##### MATERIAL
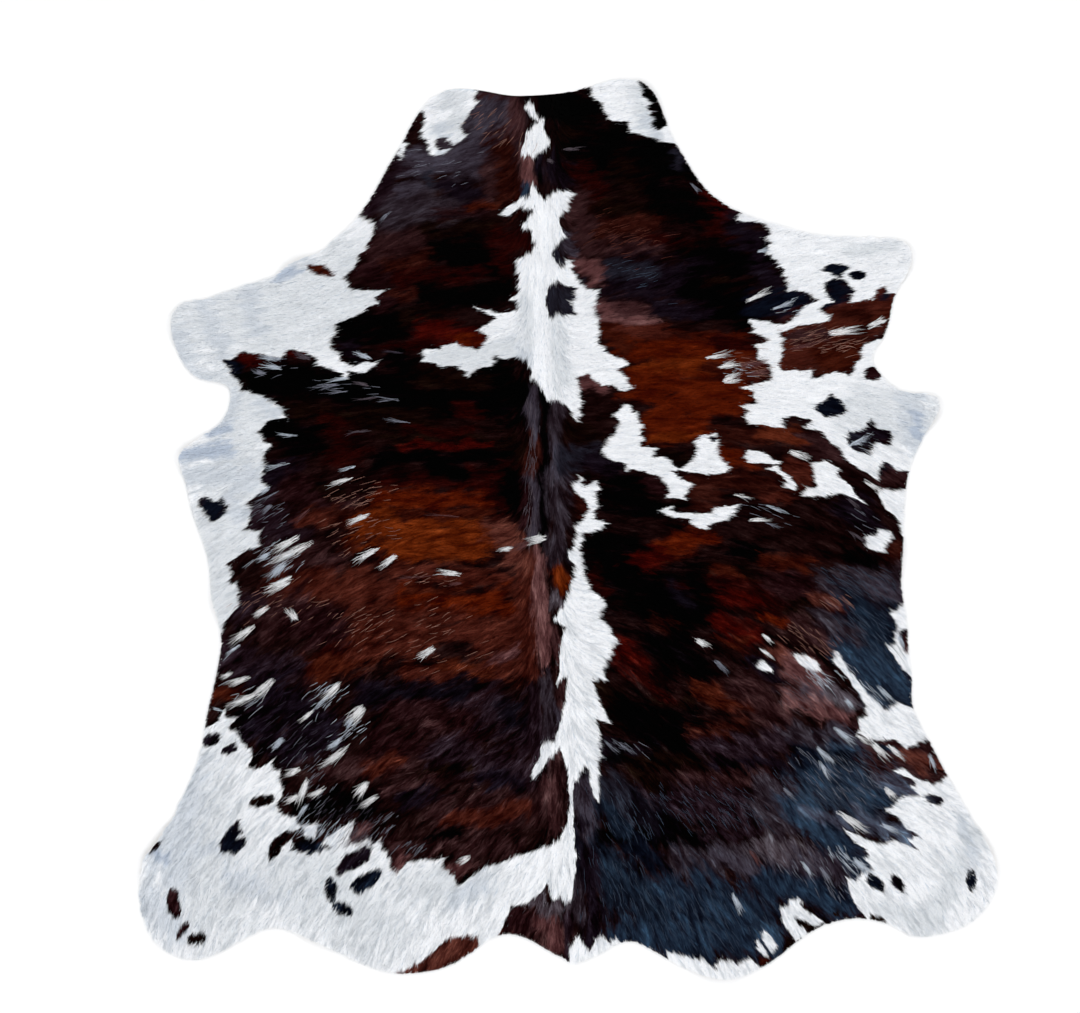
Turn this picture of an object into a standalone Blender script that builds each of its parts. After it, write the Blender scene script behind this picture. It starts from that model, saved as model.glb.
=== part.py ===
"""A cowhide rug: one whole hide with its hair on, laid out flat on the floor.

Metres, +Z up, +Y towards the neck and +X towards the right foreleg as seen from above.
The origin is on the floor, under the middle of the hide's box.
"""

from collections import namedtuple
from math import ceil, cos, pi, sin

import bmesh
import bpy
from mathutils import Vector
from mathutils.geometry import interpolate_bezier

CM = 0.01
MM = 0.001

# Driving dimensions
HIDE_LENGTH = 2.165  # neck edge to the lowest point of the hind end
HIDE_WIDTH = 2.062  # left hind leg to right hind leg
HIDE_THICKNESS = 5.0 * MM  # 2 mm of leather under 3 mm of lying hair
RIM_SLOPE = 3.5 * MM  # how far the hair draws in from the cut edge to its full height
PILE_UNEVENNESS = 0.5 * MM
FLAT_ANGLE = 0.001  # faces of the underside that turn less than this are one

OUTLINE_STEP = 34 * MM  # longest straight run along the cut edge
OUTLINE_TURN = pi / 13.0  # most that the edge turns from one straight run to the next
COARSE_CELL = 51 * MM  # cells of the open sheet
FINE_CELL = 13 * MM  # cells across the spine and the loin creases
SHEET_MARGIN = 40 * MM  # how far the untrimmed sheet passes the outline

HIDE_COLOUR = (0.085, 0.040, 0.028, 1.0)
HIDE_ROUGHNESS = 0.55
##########
→ WHAT YOU SHOULD DO
Reproduce the material exactly, with every line intact.

→ ANSWER
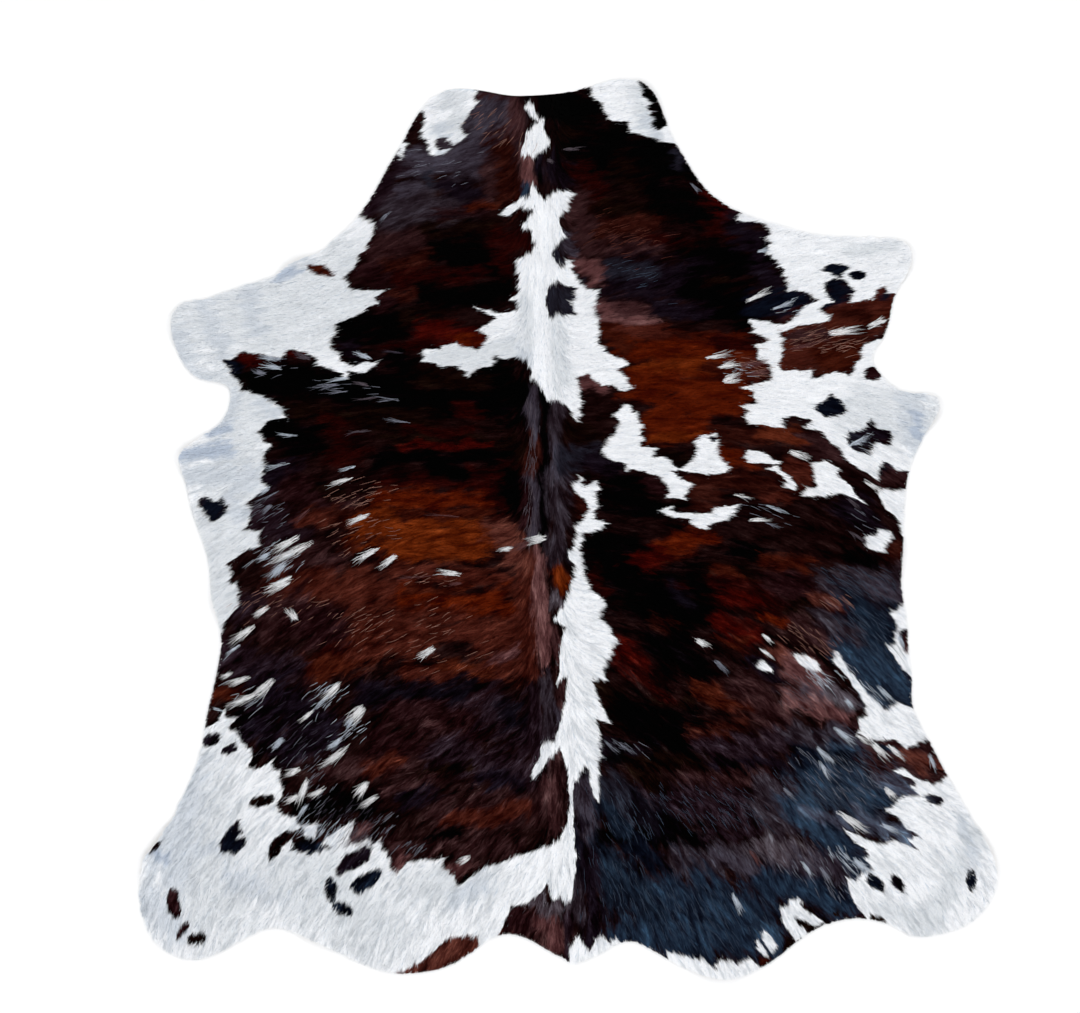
Turn this picture of an object into a standalone Blender script that builds each of its parts. After it, write the Blender scene script behind this picture. It starts from that model, saved as model.glb.
=== part.py ===
"""A cowhide rug: one whole hide with its hair on, laid out flat on the floor.

Metres, +Z up, +Y towards the neck and +X towards the right foreleg as seen from above.
The origin is on the floor, under the middle of the hide's box.
"""

from collections import namedtuple
from math import ceil, cos, pi, sin

import bmesh
import bpy
from mathutils import Vector
from mathutils.geometry import interpolate_bezier

CM = 0.01
MM = 0.001

# Driving dimensions
HIDE_LENGTH = 2.165  # neck edge to the lowest point of the hind end
HIDE_WIDTH = 2.062  # left hind leg to right hind leg
HIDE_THICKNESS = 5.0 * MM  # 2 mm of leather under 3 mm of lying hair
RIM_SLOPE = 3.5 * MM  # how far the hair draws in from the cut edge to its full height
PILE_UNEVENNESS = 0.5 * MM
FLAT_ANGLE = 0.001  # faces of the underside that turn less than this are one

OUTLINE_STEP = 34 * MM  # longest straight run along the cut edge
OUTLINE_TURN = pi / 13.0  # most that the edge turns from one straight run to the next
COARSE_CELL = 51 * MM  # cells of the open sheet
FINE_CELL = 13 * MM  # cells across the spine and the loin creases
SHEET_MARGIN = 40 * MM  # how far the untrimmed sheet passes the outline

HIDE_COLOUR = (0.085, 0.040, 0.028, 1.0)
HIDE_ROUGHNESS = 0.55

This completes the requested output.